Getting the parallel run right

Done well, a parallel run is a controlled, time boxed overlap whose cost was modeled before the project started, governed by a Citrix contract that was negotiated to allow the transition, and documented well enough to survive a review. Done badly, it is an open ended period of paying twice, exposed to an audit, with no contractual right to reduce the Citrix side. The difference is entirely in the planning that happens before the first user moves. For the full strategic context, including exit economics and timelines, see our Citrix alternatives and exit pillar. The migration is a technical project, but the parallel run is a licensing one, and treating it that way is what keeps the saving intact.

Frequently asked questions

What does running Citrix and an alternative in parallel mean?

It means operating Citrix and a replacement platform at the same time during a migration, so users move across in waves rather than all at once. The two systems run together for a period, which is normal and often necessary, but it has direct licensing consequences because you carry cost and compliance obligations on both platforms until the Citrix side is fully retired.

Do I keep paying full Citrix cost during a parallel run?

Usually yes, unless your agreement allows you to reduce counts mid term, which most subscription agreements do not. Since perpetual licensing ended in October 2022, Citrix is subscription only, and a subscription commitment generally holds for its term regardless of how many users you have migrated away. This is the double cost trap, and it has to be planned around rather than assumed away.

Can a parallel run trigger a Citrix audit?

It can. Reducing usage, changing deployment, and winding down an estate are exactly the signals that draw a review, and as of 2026 license reviews are increasing. A parallel run also creates a moment where entitlements and actual use diverge, which is the gap an audit looks for. Documenting the migration and keeping a clean license position throughout is the defense.

How do I avoid paying twice during a migration?

You cannot always avoid some overlap, but you can shrink it. Align the migration timeline to the Citrix renewal so the commitment ends as the parallel run ends, negotiate any reduction or step down rights before you sign, and sequence the migration to retire the most expensive Citrix seats first.
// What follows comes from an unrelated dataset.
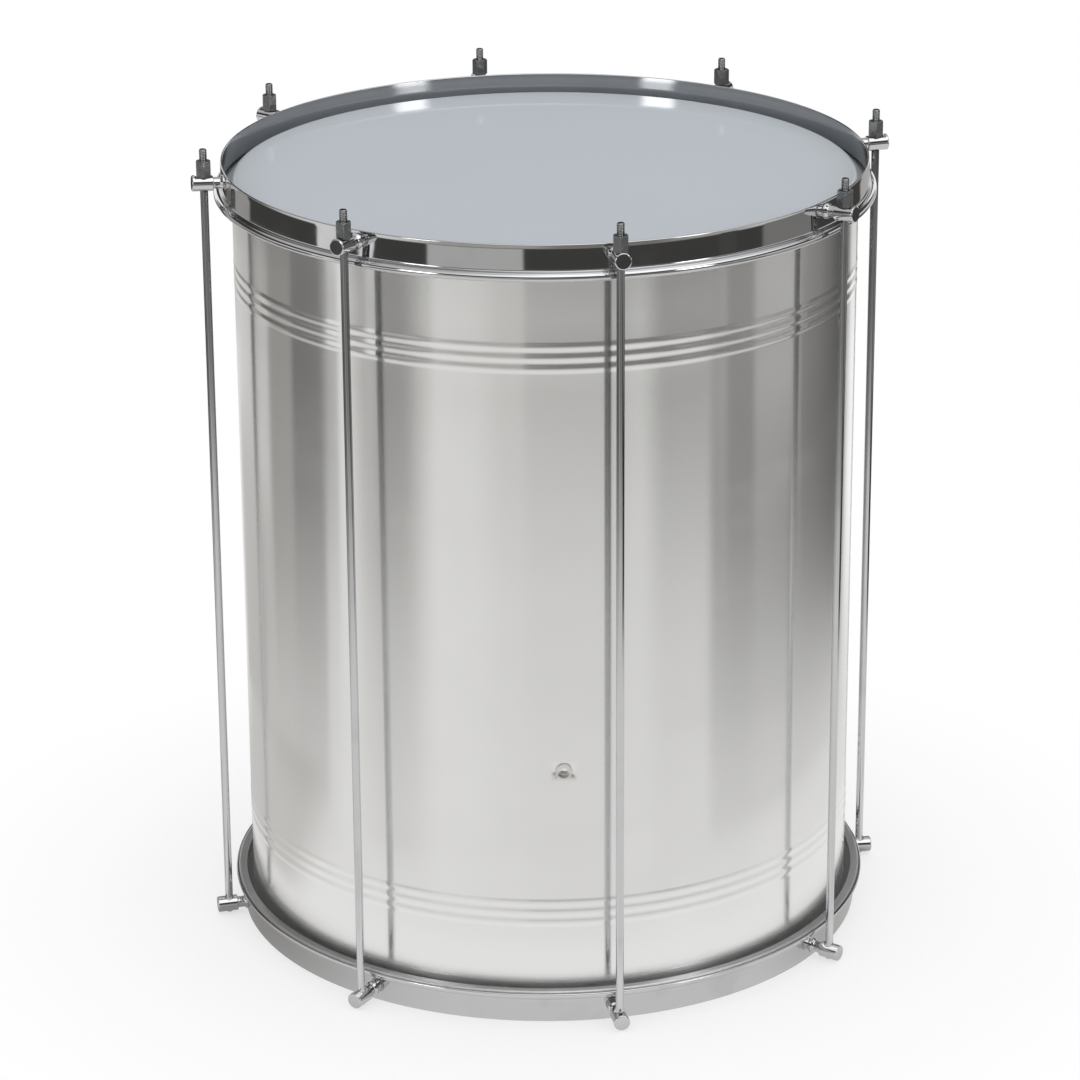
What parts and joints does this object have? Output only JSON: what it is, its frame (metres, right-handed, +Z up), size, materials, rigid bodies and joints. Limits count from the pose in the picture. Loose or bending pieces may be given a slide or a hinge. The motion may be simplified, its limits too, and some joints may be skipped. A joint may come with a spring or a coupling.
{
  "type": "surdo",
  "caption": "Tall two-headed bass drum with a polished metal shell, flanged chrome hoops and full-length tension rods with hexagon nuts.",
  "frame": {"origin": "on the floor at the centre of the bottom hoop's rim, on the drum's axis", "axes": "+Z up along the drum's axis towards the batter head; -Y is the front, where lug, rod and nut 1 stand; +X is to the right as seen from the front"},
  "size_m": [0.567, 0.567, 0.6599],
  "materials": {
    "polished_aluminium": "polished",
    "bright_aluminium": "bright drawn",
    "chrome_plate": "mirror plated",
    "zinc_plate": "zinc plated",
    "nickel_plate": "nickel plated",
    "milky_film": "smooth milky film"
  },
  "bodies": {
    "drum": {"shell": "polished_aluminium", "vent_eyelet": "nickel_plate", "batter_head": "milky_film", "batter_flesh_hoop": "bright_aluminium", "resonant_head": "milky_film", "resonant_flesh_hoop": "bright_aluminium", "bottom_hoop": "chrome_plate", "bottom_lug_1": "chrome_plate", "tension_rod_1": "chrome_plate", "bottom_lug_2": "chrome_plate", "tension_rod_2": "chrome_plate", "bottom_lug_3": "chrome_plate", "tension_rod_3": "chrome_plate", "bottom_lug_4": "chrome_plate", "tension_rod_4": "chrome_plate", "bottom_lug_5": "chrome_plate", "tension_rod_5": "chrome_plate", "bottom_lug_6": "chrome_plate", "tension_rod_6": "chrome_plate", "bottom_lug_7": "chrome_plate", "tension_rod_7": "chrome_plate", "bottom_lug_8": "chrome_plate", "tension_rod_8": "chrome_plate"},
    "top_hoop": {"top_hoop": "chrome_plate", "top_lug_1": "chrome_plate", "top_lug_2": "chrome_plate", "top_lug_3": "chrome_plate", "top_lug_4": "chrome_plate", "top_lug_5": "chrome_plate", "top_lug_6": "chrome_plate", "top_lug_7": "chrome_plate", "top_lug_8": "chrome_plate"},
    "tuning_nut_1": {"tuning_nut_1": "zinc_plate"},
    "tuning_nut_2": {"tuning_nut_2": "zinc_plate"},
    "tuning_nut_3": {"tuning_nut_3": "zinc_plate"},
    "tuning_nut_4": {"tuning_nut_4": "zinc_plate"},
    "tuning_nut_5": {"tuning_nut_5": "zinc_plate"},
    "tuning_nut_6": {"tuning_nut_6": "zinc_plate"},
    "tuning_nut_7": {"tuning_nut_7": "zinc_plate"},
    "tuning_nut_8": {"tuning_nut_8": "zinc_plate"}
  },
  "joints": [
    {"name": "top_hoop_lift", "type": "slide", "parent": "drum", "child": "top_hoop", "axis": [0, 0, 1], "range_m": [0, 0.00889]},
    {"name": "tuning_nut_1_turn", "type": "hinge", "parent": "top_hoop", "child": "tuning_nut_1", "pos_m": [0, -0.2735, 0.6441], "axis": [0, 0, 1], "range_deg": [0, 2520]},
    {"name": "tuning_nut_2_turn", "type": "hinge", "parent": "top_hoop", "child": "tuning_nut_2", "pos_m": [0.19339, -0.19339, 0.6441], "axis": [0, 0, 1], "range_deg": [0, 2520]},
    {"name": "tuning_nut_3_turn", "type": "hinge", "parent": "top_hoop", "child": "tuning_nut_3", "pos_m": [0.2735, 0, 0.6441], "axis": [0, 0, 1], "range_deg": [0, 2520]},
    {"name": "tuning_nut_4_turn", "type": "hinge", "parent": "top_hoop", "child": "tuning_nut_4", "pos_m": [0.19339, 0.19339, 0.6441], "axis": [0, 0, 1], "range_deg": [0, 2520]},
    {"name": "tuning_nut_5_turn", "type": "hinge", "parent": "top_hoop", "child": "tuning_nut_5", "pos_m": [0, 0.2735, 0.6441], "axis": [0, 0, 1], "range_deg": [0, 2520]},
    {"name": "tuning_nut_6_turn", "type": "hinge", "parent": "top_hoop", "child": "tuning_nut_6", "pos_m": [-0.19339, 0.19339, 0.6441], "axis": [0, 0, 1], "range_deg": [0, 2520]},
    {"name": "tuning_nut_7_turn", "type": "hinge", "parent": "top_hoop", "child": "tuning_nut_7", "pos_m": [-0.2735, 0, 0.6441], "axis": [0, 0, 1], "range_deg": [0, 2520]},
    {"name": "tuning_nut_8_turn", "type": "hinge", "parent": "top_hoop", "child": "tuning_nut_8", "pos_m": [-0.19339, -0.19339, 0.6441], "axis": [0, 0, 1], "range_deg": [0, 2520]}
  ],
  "couplings": [
    {"joint": "tuning_nut_1_turn", "follows": "top_hoop_lift", "rad_per_m": 4947.4},
    {"joint": "tuning_nut_2_turn", "follows": "top_hoop_lift", "rad_per_m": 4947.4},
    {"joint": "tuning_nut_3_turn", "follows": "top_hoop_lift", "rad_per_m": 4947.4},
    {"joint": "tuning_nut_4_turn", "follows": "top_hoop_lift", "rad_per_m": 4947.4},
    {"joint": "tuning_nut_5_turn", "follows": "top_hoop_lift", "rad_per_m": 4947.4},
    {"joint": "tuning_nut_6_turn", "follows": "top_hoop_lift", "rad_per_m": 4947.4},
    {"joint": "tuning_nut_7_turn", "follows": "top_hoop_lift", "rad_per_m": 4947.4},
    {"joint": "tuning_nut_8_turn", "follows": "top_hoop_lift", "rad_per_m": 4947.4}
  ]
}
The overlap cost is a planning problem, not a fixed cost.

When should licensing planning start for a parallel run?

Before the migration project is approved, not after. The licensing and contract terms that govern the parallel period are set at the renewal, so the time to secure reduction rights and align the timeline is during the negotiation that precedes the move. As of 2026, leaving licensing until the migration is underway forfeits most of the levers that control the overlap cost.